When Organisations Move Beyond Excel

Organisations typically move beyond Excel when audit preparation begins consuming more effort than operational improvement. This shift is not driven by software trends, but by the recognition that discipline alone cannot guarantee control. This is why document control software exists as a category. These systems are designed to enforce version integrity, access governance, approval traceability, and audit readiness by default.

Within broader quality management system software, document control becomes part of an integrated compliance framework rather than a standalone administrative task. Control logic is embedded into workflows, reducing reliance on manual checks. Modern QMS software environments change how organisations manage risk by design, not by instruction.

Excel is not a poor tool. It is simply the wrong tool once document control becomes a governance and compliance requirement rather than an administrative exercise.

The challenges organisations experience are not isolated failures. They are predictable outcomes of scale, audit pressure, and operational complexity. Recognising the limits of Excel is often the first step toward regaining control, consistency, and audit confidence

How Pyraman Addresses the Document Control Problems Excel Cannot Solve

As organisations move beyond spreadsheets, document control shifts from file management to governance. Control must be demonstrated through consistent system behaviour, not individual discipline.

Pyraman addresses this gap by embedding document control rules directly into structured workflows. Documents are created, reviewed, approved, accessed, revised, and withdrawn within a controlled environment where requirements are enforced by design.

Approvals cannot be bypassed, obsolete documents cannot re-enter use, and access is governed by defined responsibility rather than convenience.
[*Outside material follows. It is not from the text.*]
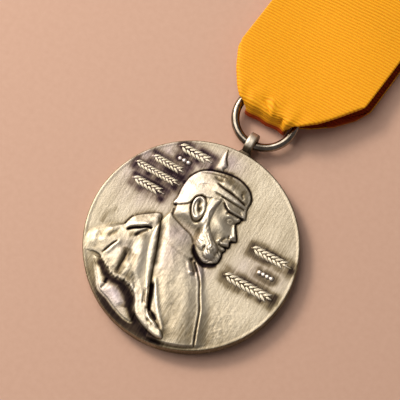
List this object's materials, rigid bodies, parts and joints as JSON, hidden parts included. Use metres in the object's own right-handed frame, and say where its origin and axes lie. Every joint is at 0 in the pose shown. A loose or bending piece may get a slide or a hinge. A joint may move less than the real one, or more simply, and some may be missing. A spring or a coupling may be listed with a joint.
{
  "type": "medal on ribbon",
  "caption": "Round struck medal with a relief bust, hung by an eye and a wire ring from a folded grosgrain ribbon with a pin brooch behind its top.",
  "frame": {"origin": "centre of the disc's flat back face, which lies on the table", "axes": "+Z out of the medal's face, +Y from the disc's centre through the eye and up the ribbon, +X to the right of the face seen from the front with the ribbon at the top"},
  "size_m": [0.04, 0.1019, 0.0054],
  "materials": {
    "bronze": "antiqued bronze: bright brushed high points over dark patina",
    "ring_wire": "polished bronze wire, slightly browned",
    "ribbon": "ribbed grosgrain weave with a soft sheen",
    "card": "stiffened cotton buckram",
    "thread": "twisted sewing thread",
    "nickel": "nickel-plated brass, lightly scuffed",
    "steel": "drawn and polished steel wire"
  },
  "bodies": {
    "medal": {"medal_disc": "bronze", "suspension_eye": "bronze"},
    "ring": {"suspension_ring": "ring_wire"},
    "ribbon": {"ribbon": "ribbon", "ribbon_stiffener": "card", "top_seam": "thread", "brooch_plate": "nickel", "plate_stitches": "thread", "hinge_bracket": "nickel", "hinge_rivet": "steel", "catch_base": "nickel"},
    "needle": {"pin_needle": "steel"},
    "roller": {"catch_roller": "nickel"}
  },
  "joints": [
    {"name": "ring_swing", "type": "hinge", "parent": "medal", "child": "ring", "pos_m": [0, 0.0224, 0.0022], "axis": [1, 0, 0], "range_deg": [-110, 110]},
    {"name": "ribbon_swing", "type": "hinge", "parent": "ring", "child": "ribbon", "pos_m": [0, 0.0338, 0.0022], "axis": [1, 0, 0], "range_deg": [-10, 10]},
    {"name": "needle_open", "type": "hinge", "parent": "ribbon", "child": "needle", "pos_m": [-0.0026, 0.07441, 0.0015], "axis": [0.1097, 0.994, 0], "range_deg": [0, 60]},
    {"name": "catch_turn", "type": "hinge", "parent": "ribbon", "child": "roller", "pos_m": [0.0138, 0.07261, 0.0015], "axis": [-0.994, 0.1097, 0], "range_deg": [0, 100]}
  ]
}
This reflects how document control is evaluated during audits, where effectiveness is assessed through traceable controls and system reliability.

By reducing reliance on manual oversight, Pyraman helps organisations maintain version integrity, access control and approval traceability at scale, restoring audit confidence and operational clarity as complexity increases.

Frequently Asked Questions 

  • Why is Excel not suitable for document control in audits?

Excel is not designed to enforce document control requirements such as version integrity, approval traceability, and role-based access. During audits, control must be demonstrated through system behaviour. Excel relies on manual discipline, which auditors view as a risk rather than a control.

  • What are the main risks of using Excel for document control?

Key risks include version confusion, unauthorised access, missing approval evidence, poor document retrieval during audits, and lack of visibility into document change impact. These are inherent spreadsheet document control risks, not process failures.

  • Why do document control problems persist even with strict Excel discipline?

Because Excel depends on people to enforce rules rather than enforcing them itself. As scale and complexity increase, manual governance cannot reliably prevent deviations, making failures predictable rather than accidental.

  • How does system-based document control differ from Excel?

System-based document control enforces rules by design. Version control, approvals, access rights, and obsolescence are built into workflows rather than managed manually. This allows organisations to demonstrate control consistently during audits.

  • What problem does Pyraman solve in Excel-based document control?

Pyraman addresses the document control problems Excel cannot solve by embedding governance logic into workflows. It ensures version integrity, approval traceability, controlled access, and reliable audit evidence without reliance on manual enforcement.